• **Task requirements**
It is required that all of the data be written out exactly.

• **Dataset section**
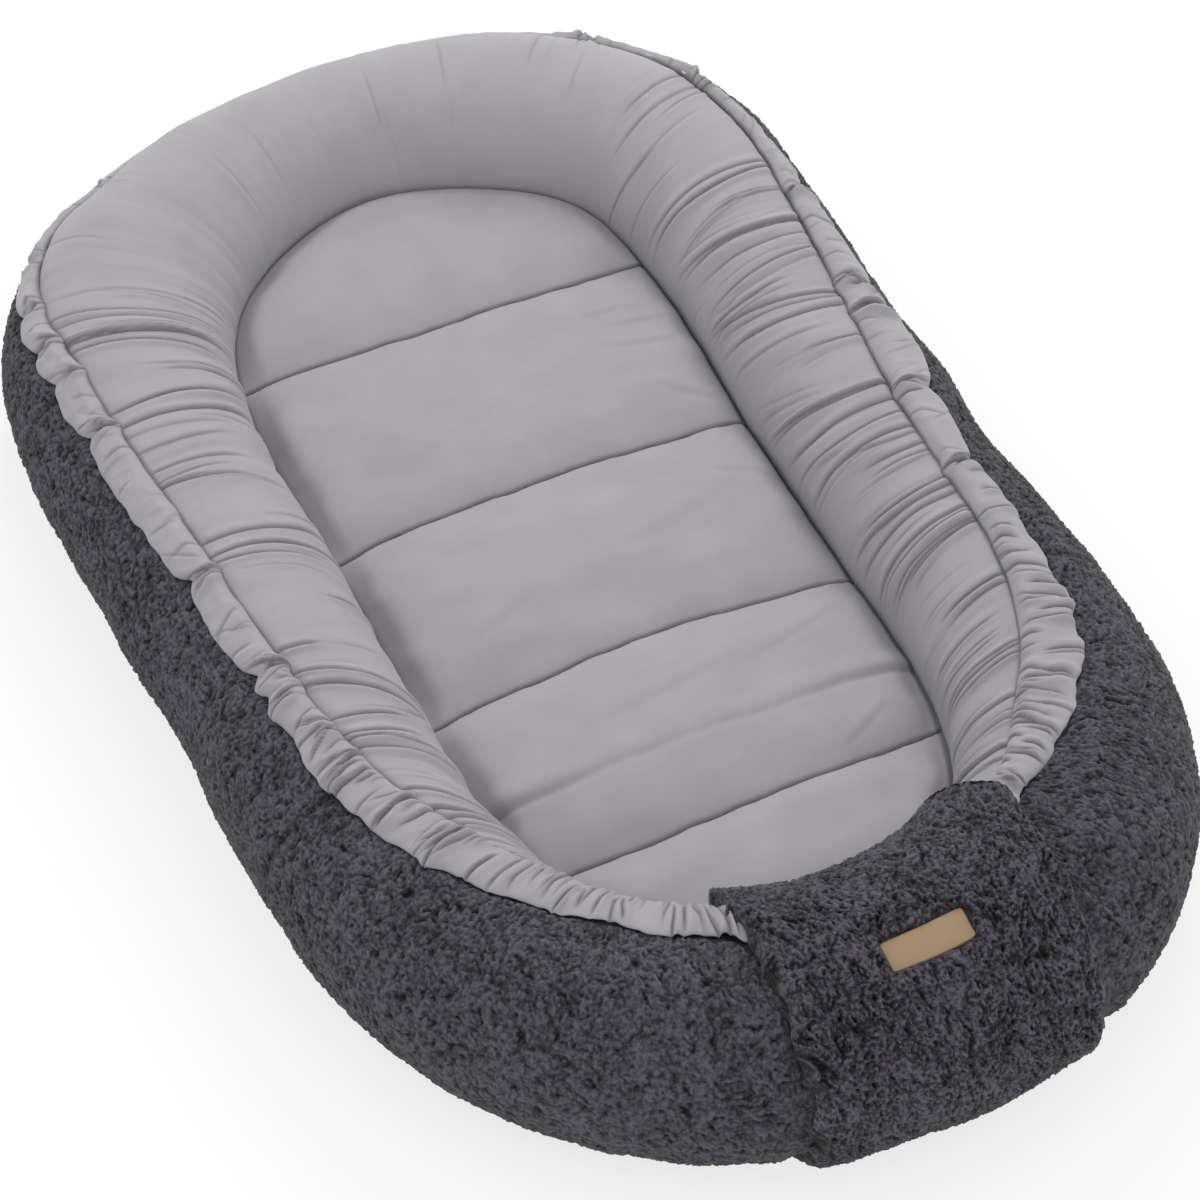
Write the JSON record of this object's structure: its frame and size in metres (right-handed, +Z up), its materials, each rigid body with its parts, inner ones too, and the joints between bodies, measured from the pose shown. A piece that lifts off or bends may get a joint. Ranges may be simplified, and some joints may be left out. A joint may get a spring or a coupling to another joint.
{
  "type": "infant lounger",
  "caption": "Padded baby nest: a soft bolster round a quilted mattress, with an elastic gathered rim and a foot flap that folds open.",
  "frame": {"origin": "under the middle of the whole object, on the surface that it lies on", "axes": "+Z up, +Y from the foot flap to the head, +X to the right when looking from foot to head"},
  "size_m": [0.5481, 0.935, 0.1417],
  "materials": {
    "cotton": "light grey plain-weave cotton, matt",
    "teddy": "dark grey curly teddy pile",
    "lining": "dark grey woven polyester",
    "leather": "tan imitation leather, fine grain",
    "filling": "white polyester fibre filling",
    "foam": "cream open-cell foam",
    "elastic": "white braided elastic",
    "tape": "dark grey hook and loop tape"
  },
  "bodies": {
    "root": {"base_sheet": "lining", "mattress_core": "foam", "channel_filling_1": "filling", "channel_filling_2": "filling", "channel_filling_3": "filling", "channel_filling_4": "filling", "channel_filling_5": "filling", "mattress_cover": "cotton", "bolster_filling": "filling", "bolster_liner": "cotton", "outer_cover": "teddy", "end_panel_right": "cotton", "end_panel_left": "cotton", "rim_casing": "cotton", "rim_elastic": "elastic", "flap_base": "teddy", "flap_base_lining": "lining", "loop_tape": "tape"},
    "foot_flap": {"flap_tongue": "teddy", "flap_tongue_lining": "lining", "hook_tape": "tape", "leather_patch": "leather"}
  },
  "joints": [
    {"name": "foot_flap_hinge", "type": "hinge", "parent": "root", "child": "foot_flap", "pos_m": [0.016, -0.4675, 0.0637], "axis": [1, 0, 0], "range_deg": [0, 150]}
  ]
}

• **The response**
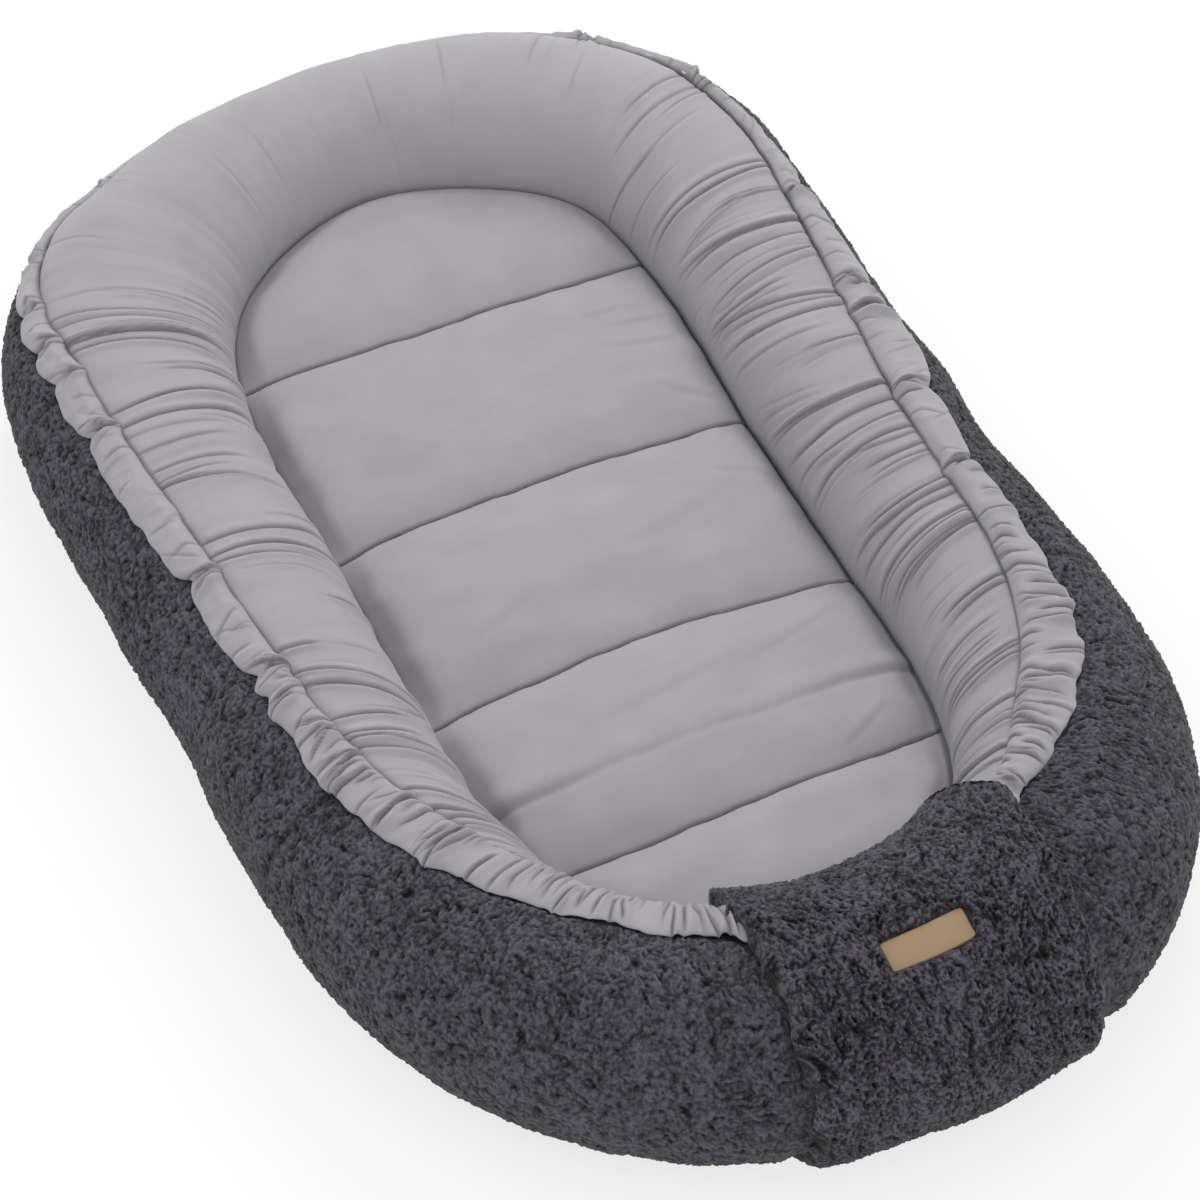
Write the JSON record of this object's structure: its frame and size in metres (right-handed, +Z up), its materials, each rigid body with its parts, inner ones too, and the joints between bodies, measured from the pose shown. A piece that lifts off or bends may get a joint. Ranges may be simplified, and some joints may be left out. A joint may get a spring or a coupling to another joint.
{
  "type": "infant lounger",
  "caption": "Padded baby nest: a soft bolster round a quilted mattress, with an elastic gathered rim and a foot flap that folds open.",
  "frame": {"origin": "under the middle of the whole object, on the surface that it lies on", "axes": "+Z up, +Y from the foot flap to the head, +X to the right when looking from foot to head"},
  "size_m": [0.5481, 0.935, 0.1417],
  "materials": {
    "cotton": "light grey plain-weave cotton, matt",
    "teddy": "dark grey curly teddy pile",
    "lining": "dark grey woven polyester",
    "leather": "tan imitation leather, fine grain",
    "filling": "white polyester fibre filling",
    "foam": "cream open-cell foam",
    "elastic": "white braided elastic",
    "tape": "dark grey hook and loop tape"
  },
  "bodies": {
    "root": {"base_sheet": "lining", "mattress_core": "foam", "channel_filling_1": "filling", "channel_filling_2": "filling", "channel_filling_3": "filling", "channel_filling_4": "filling", "channel_filling_5": "filling", "mattress_cover": "cotton", "bolster_filling": "filling", "bolster_liner": "cotton", "outer_cover": "teddy", "end_panel_right": "cotton", "end_panel_left": "cotton", "rim_casing": "cotton", "rim_elastic": "elastic", "flap_base": "teddy", "flap_base_lining": "lining", "loop_tape": "tape"},
    "foot_flap": {"flap_tongue": "teddy", "flap_tongue_lining": "lining", "hook_tape": "tape", "leather_patch": "leather"}
  },
  "joints": [
    {"name": "foot_flap_hinge", "type": "hinge", "parent": "root", "child": "foot_flap", "pos_m": [0.016, -0.4675, 0.0637], "axis": [1, 0, 0], "range_deg": [0, 150]}
  ]
}